Exercise objective: Quote the full listing word for word.

# start of Data segment

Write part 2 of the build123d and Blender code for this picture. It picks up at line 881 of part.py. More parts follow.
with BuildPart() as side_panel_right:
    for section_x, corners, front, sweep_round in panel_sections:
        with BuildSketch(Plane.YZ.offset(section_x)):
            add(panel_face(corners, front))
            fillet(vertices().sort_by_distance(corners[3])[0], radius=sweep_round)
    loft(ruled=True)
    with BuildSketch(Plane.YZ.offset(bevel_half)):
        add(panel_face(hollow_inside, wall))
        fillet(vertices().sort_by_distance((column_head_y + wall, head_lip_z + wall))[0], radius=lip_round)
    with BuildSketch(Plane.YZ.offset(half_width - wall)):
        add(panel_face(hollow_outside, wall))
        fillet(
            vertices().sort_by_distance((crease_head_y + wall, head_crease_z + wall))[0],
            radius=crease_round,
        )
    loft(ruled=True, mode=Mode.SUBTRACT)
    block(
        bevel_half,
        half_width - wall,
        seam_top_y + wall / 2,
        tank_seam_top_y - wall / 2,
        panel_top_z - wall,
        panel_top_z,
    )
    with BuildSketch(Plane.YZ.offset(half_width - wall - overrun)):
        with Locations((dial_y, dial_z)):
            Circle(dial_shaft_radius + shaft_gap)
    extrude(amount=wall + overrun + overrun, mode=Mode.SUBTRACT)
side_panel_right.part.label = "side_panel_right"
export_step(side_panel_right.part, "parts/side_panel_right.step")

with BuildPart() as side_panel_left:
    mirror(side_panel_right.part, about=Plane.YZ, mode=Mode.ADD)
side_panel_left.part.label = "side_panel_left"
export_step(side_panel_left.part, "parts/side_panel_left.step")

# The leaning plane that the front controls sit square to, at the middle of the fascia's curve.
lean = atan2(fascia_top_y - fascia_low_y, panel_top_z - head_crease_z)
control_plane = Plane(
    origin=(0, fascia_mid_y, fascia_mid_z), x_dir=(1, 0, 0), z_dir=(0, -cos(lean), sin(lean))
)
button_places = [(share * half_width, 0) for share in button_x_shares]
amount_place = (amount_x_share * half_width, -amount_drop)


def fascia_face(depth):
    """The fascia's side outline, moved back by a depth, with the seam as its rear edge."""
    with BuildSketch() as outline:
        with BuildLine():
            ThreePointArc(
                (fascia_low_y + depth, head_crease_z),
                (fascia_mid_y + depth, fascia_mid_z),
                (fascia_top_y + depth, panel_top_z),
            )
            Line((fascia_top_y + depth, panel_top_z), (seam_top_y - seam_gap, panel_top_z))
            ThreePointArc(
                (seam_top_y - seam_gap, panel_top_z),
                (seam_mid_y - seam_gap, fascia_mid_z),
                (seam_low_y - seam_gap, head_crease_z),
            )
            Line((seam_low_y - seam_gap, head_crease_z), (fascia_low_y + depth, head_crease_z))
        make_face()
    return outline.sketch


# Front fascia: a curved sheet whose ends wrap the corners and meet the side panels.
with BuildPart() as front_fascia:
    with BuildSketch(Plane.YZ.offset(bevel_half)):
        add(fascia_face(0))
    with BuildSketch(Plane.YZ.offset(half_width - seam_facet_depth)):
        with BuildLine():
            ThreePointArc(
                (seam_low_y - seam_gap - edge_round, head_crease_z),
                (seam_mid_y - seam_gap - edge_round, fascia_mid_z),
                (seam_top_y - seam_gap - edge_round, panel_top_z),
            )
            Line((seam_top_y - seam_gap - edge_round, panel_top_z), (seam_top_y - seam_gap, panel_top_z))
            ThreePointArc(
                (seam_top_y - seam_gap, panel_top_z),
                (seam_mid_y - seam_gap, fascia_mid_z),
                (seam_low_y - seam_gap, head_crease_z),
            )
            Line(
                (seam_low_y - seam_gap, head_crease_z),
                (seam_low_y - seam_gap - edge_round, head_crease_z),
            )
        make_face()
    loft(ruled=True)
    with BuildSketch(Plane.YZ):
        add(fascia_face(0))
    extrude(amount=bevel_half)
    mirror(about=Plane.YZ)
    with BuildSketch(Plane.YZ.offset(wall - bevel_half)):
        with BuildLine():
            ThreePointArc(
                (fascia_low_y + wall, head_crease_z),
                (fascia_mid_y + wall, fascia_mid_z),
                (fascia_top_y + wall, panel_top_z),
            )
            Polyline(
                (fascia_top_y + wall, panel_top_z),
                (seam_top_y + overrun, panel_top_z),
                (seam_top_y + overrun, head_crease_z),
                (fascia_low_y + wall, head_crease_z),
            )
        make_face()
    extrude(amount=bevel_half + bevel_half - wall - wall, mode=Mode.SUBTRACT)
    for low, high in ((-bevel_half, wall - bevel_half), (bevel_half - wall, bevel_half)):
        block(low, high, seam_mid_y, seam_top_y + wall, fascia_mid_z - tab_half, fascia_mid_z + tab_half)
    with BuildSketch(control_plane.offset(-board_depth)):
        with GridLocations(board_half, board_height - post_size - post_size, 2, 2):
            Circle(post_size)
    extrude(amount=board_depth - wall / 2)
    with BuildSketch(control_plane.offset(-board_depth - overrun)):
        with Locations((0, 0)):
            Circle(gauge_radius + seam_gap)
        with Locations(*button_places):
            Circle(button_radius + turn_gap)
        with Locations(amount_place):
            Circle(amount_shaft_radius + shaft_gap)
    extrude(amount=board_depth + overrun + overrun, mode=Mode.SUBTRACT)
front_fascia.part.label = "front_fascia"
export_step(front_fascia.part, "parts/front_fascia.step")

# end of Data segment

Full output:
Write part 2 of the build123d and Blender code for this picture. It picks up at line 881 of part.py. More parts follow.
with BuildPart() as side_panel_right:
    for section_x, corners, front, sweep_round in panel_sections:
        with BuildSketch(Plane.YZ.offset(section_x)):
            add(panel_face(corners, front))
            fillet(vertices().sort_by_distance(corners[3])[0], radius=sweep_round)
    loft(ruled=True)
    with BuildSketch(Plane.YZ.offset(bevel_half)):
        add(panel_face(hollow_inside, wall))
        fillet(vertices().sort_by_distance((column_head_y + wall, head_lip_z + wall))[0], radius=lip_round)
    with BuildSketch(Plane.YZ.offset(half_width - wall)):
        add(panel_face(hollow_outside, wall))
        fillet(
            vertices().sort_by_distance((crease_head_y + wall, head_crease_z + wall))[0],
            radius=crease_round,
        )
    loft(ruled=True, mode=Mode.SUBTRACT)
    block(
        bevel_half,
        half_width - wall,
        seam_top_y + wall / 2,
        tank_seam_top_y - wall / 2,
        panel_top_z - wall,
        panel_top_z,
    )
    with BuildSketch(Plane.YZ.offset(half_width - wall - overrun)):
        with Locations((dial_y, dial_z)):
            Circle(dial_shaft_radius + shaft_gap)
    extrude(amount=wall + overrun + overrun, mode=Mode.SUBTRACT)
side_panel_right.part.label = "side_panel_right"
export_step(side_panel_right.part, "parts/side_panel_right.step")

with BuildPart() as side_panel_left:
    mirror(side_panel_right.part, about=Plane.YZ, mode=Mode.ADD)
side_panel_left.part.label = "side_panel_left"
export_step(side_panel_left.part, "parts/side_panel_left.step")

# The leaning plane that the front controls sit square to, at the middle of the fascia's curve.
lean = atan2(fascia_top_y - fascia_low_y, panel_top_z - head_crease_z)
control_plane = Plane(
    origin=(0, fascia_mid_y, fascia_mid_z), x_dir=(1, 0, 0), z_dir=(0, -cos(lean), sin(lean))
)
button_places = [(share * half_width, 0) for share in button_x_shares]
amount_place = (amount_x_share * half_width, -amount_drop)


def fascia_face(depth):
    """The fascia's side outline, moved back by a depth, with the seam as its rear edge."""
    with BuildSketch() as outline:
        with BuildLine():
            ThreePointArc(
                (fascia_low_y + depth, head_crease_z),
                (fascia_mid_y + depth, fascia_mid_z),
                (fascia_top_y + depth, panel_top_z),
            )
            Line((fascia_top_y + depth, panel_top_z), (seam_top_y - seam_gap, panel_top_z))
            ThreePointArc(
                (seam_top_y - seam_gap, panel_top_z),
                (seam_mid_y - seam_gap, fascia_mid_z),
                (seam_low_y - seam_gap, head_crease_z),
            )
            Line((seam_low_y - seam_gap, head_crease_z), (fascia_low_y + depth, head_crease_z))
        make_face()
    return outline.sketch


# Front fascia: a curved sheet whose ends wrap the corners and meet the side panels.
with BuildPart() as front_fascia:
    with BuildSketch(Plane.YZ.offset(bevel_half)):
        add(fascia_face(0))
    with BuildSketch(Plane.YZ.offset(half_width - seam_facet_depth)):
        with BuildLine():
            ThreePointArc(
                (seam_low_y - seam_gap - edge_round, head_crease_z),
                (seam_mid_y - seam_gap - edge_round, fascia_mid_z),
                (seam_top_y - seam_gap - edge_round, panel_top_z),
            )
            Line((seam_top_y - seam_gap - edge_round, panel_top_z), (seam_top_y - seam_gap, panel_top_z))
            ThreePointArc(
                (seam_top_y - seam_gap, panel_top_z),
                (seam_mid_y - seam_gap, fascia_mid_z),
                (seam_low_y - seam_gap, head_crease_z),
            )
            Line(
                (seam_low_y - seam_gap, head_crease_z),
                (seam_low_y - seam_gap - edge_round, head_crease_z),
            )
        make_face()
    loft(ruled=True)
    with BuildSketch(Plane.YZ):
        add(fascia_face(0))
    extrude(amount=bevel_half)
    mirror(about=Plane.YZ)
    with BuildSketch(Plane.YZ.offset(wall - bevel_half)):
        with BuildLine():
            ThreePointArc(
                (fascia_low_y + wall, head_crease_z),
                (fascia_mid_y + wall, fascia_mid_z),
                (fascia_top_y + wall, panel_top_z),
            )
            Polyline(
                (fascia_top_y + wall, panel_top_z),
                (seam_top_y + overrun, panel_top_z),
                (seam_top_y + overrun, head_crease_z),
                (fascia_low_y + wall, head_crease_z),
            )
        make_face()
    extrude(amount=bevel_half + bevel_half - wall - wall, mode=Mode.SUBTRACT)
    for low, high in ((-bevel_half, wall - bevel_half), (bevel_half - wall, bevel_half)):
        block(low, high, seam_mid_y, seam_top_y + wall, fascia_mid_z - tab_half, fascia_mid_z + tab_half)
    with BuildSketch(control_plane.offset(-board_depth)):
        with GridLocations(board_half, board_height - post_size - post_size, 2, 2):
            Circle(post_size)
    extrude(amount=board_depth - wall / 2)
    with BuildSketch(control_plane.offset(-board_depth - overrun)):
        with Locations((0, 0)):
            Circle(gauge_radius + seam_gap)
        with Locations(*button_places):
            Circle(button_radius + turn_gap)
        with Locations(amount_place):
            Circle(amount_shaft_radius + shaft_gap)
    extrude(amount=board_depth + overrun + overrun, mode=Mode.SUBTRACT)
front_fascia.part.label = "front_fascia"
export_step(front_fascia.part, "parts/front_fascia.step")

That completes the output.